Although the area also became known as "El Potrero" (the pasture), after Spanish settlers began to arrive here in 1693, the name "Tsi-Mayoh" (Chimayó) is a Tewá Indian term meaning "superior flaking stone," referring to the mountain that stands behind the Santuario. Amazingly, the Chimayó Tewas believed in the healing powers of their soil long before the Spanish arrived! Their legends say there were hot streams with healing spirits here. When the streams dried up, they believed the soil beneath them retained their miraculous cures. In New Mexico, where many Native Americans are also Catholics, on Holy Week alone thousands of people of all races and ethnicities walk for miles to make pilgrimages from all over the state to the Santuario — sometimes carrying large crosses, as Christ did before his crucifixion. |
Just outside the Santuario, there are several noteworthy statues, including Fr. Casimiro Roca, "The Pilgrims' Priest," who was the Santuario's pastor for 40 years; the "Three Cultures Monument," depicting a Native American, an American cowboy and a Hispanic vaquero under the benevolent image of the Virgin Mary as New Mexico's "Conquistadora," and a "Pilgrims Monument." (See photos).

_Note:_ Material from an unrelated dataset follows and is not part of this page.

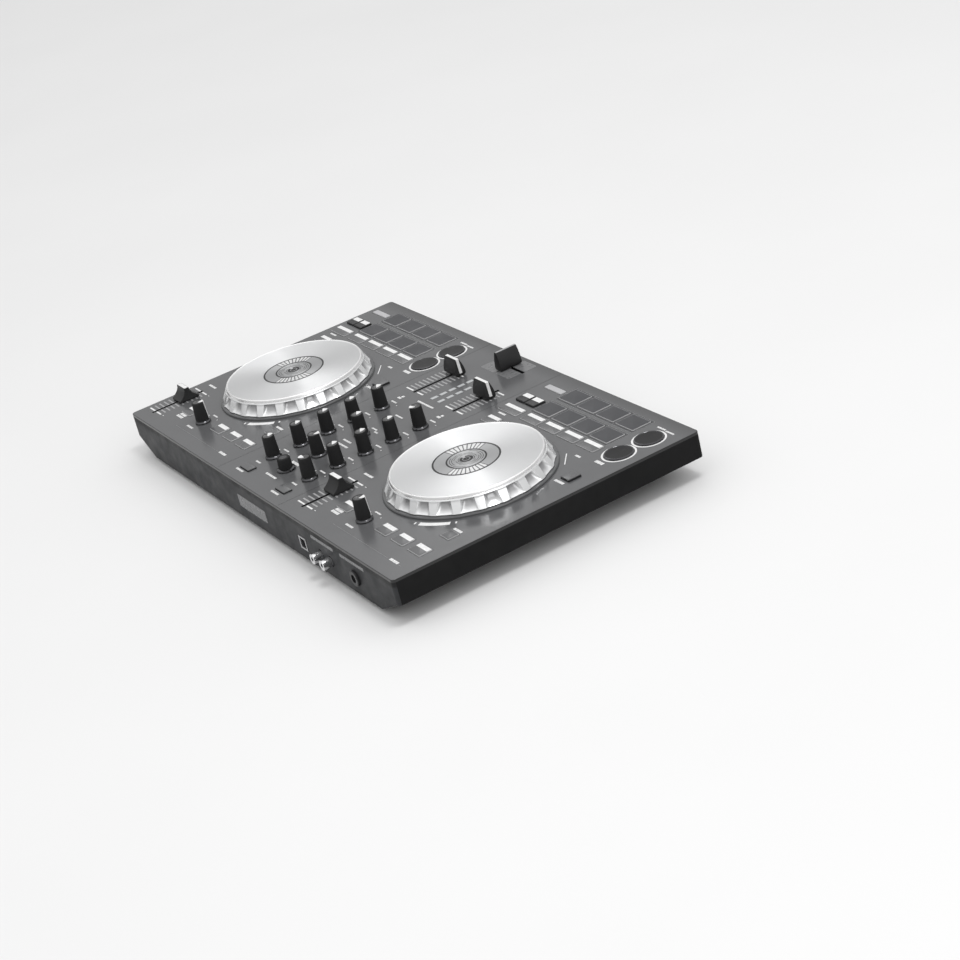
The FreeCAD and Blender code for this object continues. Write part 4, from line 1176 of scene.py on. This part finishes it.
def add_camera():
    camera = bpy.data.cameras.new("view")
    camera.lens = CAMERA_LENS
    camera.sensor_width = 36
    made = add_object("view", camera)
    back = toward(CAMERA_HEADING, CAMERA_ELEVATION)
    level = (-back).cross(Vector((0, 0, 1))).normalized()
    roll = math.radians(CAMERA_ROLL)
    up = level.cross(-back) * math.cos(roll) + level * math.sin(roll)
    right = (-back).cross(up)
    made.matrix_world = Matrix.Translation(AIM + back * CAMERA_DISTANCE) @ Matrix(
        (right, up, back)).transposed().to_4x4()
    bpy.context.scene.camera = made


def add_area(name, heading, elevation, distance, size, power, depth=None):
    light = bpy.data.lights.new(name, "AREA")
    light.shape = "RECTANGLE"
    light.size = size
    light.size_y = depth or size
    light.energy = power
    made = add_object(name, light)
    out = toward(heading, elevation)
    made.matrix_world = (Matrix.Translation(out * distance)
                         @ out.to_track_quat("Z", "Y").to_matrix().to_4x4())


SKY = ((0.35, 0.62), (0.60, 0.95))


def add_world():
    """Pale studio surround, brighter overhead."""
    world = bpy.data.worlds.new("studio")
    bpy.context.scene.world = world
    world.use_nodes = True
    tree = world.node_tree
    place = tree.nodes.new("ShaderNodeTexCoord")
    split = tree.nodes.new("ShaderNodeSeparateXYZ")
    ramp = tree.nodes.new("ShaderNodeValToRGB")
    tree.links.new(place.outputs["Generated"], split.inputs["Vector"])
    tree.links.new(split.outputs["Z"], ramp.inputs["Fac"])
    tree.links.new(ramp.outputs["Color"], tree.nodes["Background"].inputs["Color"])
    levels = ramp.color_ramp.elements
    levels[0].color = (0.42, 0.42, 0.42, 1)
    levels[1].color = (1.25, 1.25, 1.25, 1)
    for place_z, level in SKY:
        step = levels.new(place_z)
        step.color = (level, level, level, 1)
    fill(tree.nodes["Background"], Strength=1.0)


def add_floor():
    size = 6.0
    bm = bmesh.new()
    bmesh.ops.create_grid(bm, x_segments=2, y_segments=2, size=size)
    mesh = bpy.data.meshes.new("floor")
    bm.to_mesh(mesh)
    bm.free()
    made = add_object("floor", mesh)
    made.location.z = cad_low.z - 0.2 * MM
    paper = Material("floor_paper", (0.74, 0.74, 0.74), 0.9)
    paper.mottle(3, 0.01)
    paper.bump(paper.noise(400, 3), 0.05, 0.05 * MM)
    paper.set(Specular_IOR_Level=0.1)
    mesh.materials.append(paper.made)


def build():
    dress_cad_nodes()
    for side in SIDES:
        build_keys(side)
        transport_key("cue_key_" + side)
        transport_key("play_key_" + side)
        jog_skirt(side)
        jog_plate(side)
        deck_prints(side)
    for node in CHANNEL_KNOBS + LEVEL_KNOBS + EFFECT_KNOBS:
        tall_knob(node)
    browse_knob("browse_knob")
    build_faders()
    mixer_prints()
    cross_plates()
    rear_prints()


build()
add_camera()
add_world()
add_area("back_strip", CAMERA_HEADING + 180, 38, 2.6, 0.25, 0.9, depth=0.6)
add_area("side_box", 180, 31, 2.8, 1.7, 8, depth=1.2)
add_area("spark", 195, 68, 2.4, 0.5, 14)
add_floor()
bpy.context.scene.view_settings.view_transform = "Standard"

"Come pilgrims, from the four corners of the earth," says the monument's inscription. "The Lord has invited us to walk to His shrine of love in Chimayó. Here we will find the "holy dirt" that strengthens us and purifies the faith that takes away our pain." |
So now we are in northern New Mexico and for my next article, you might think I'm on my way to meet a Spanish woman. LOL After all, her name is Española. Stay tuned!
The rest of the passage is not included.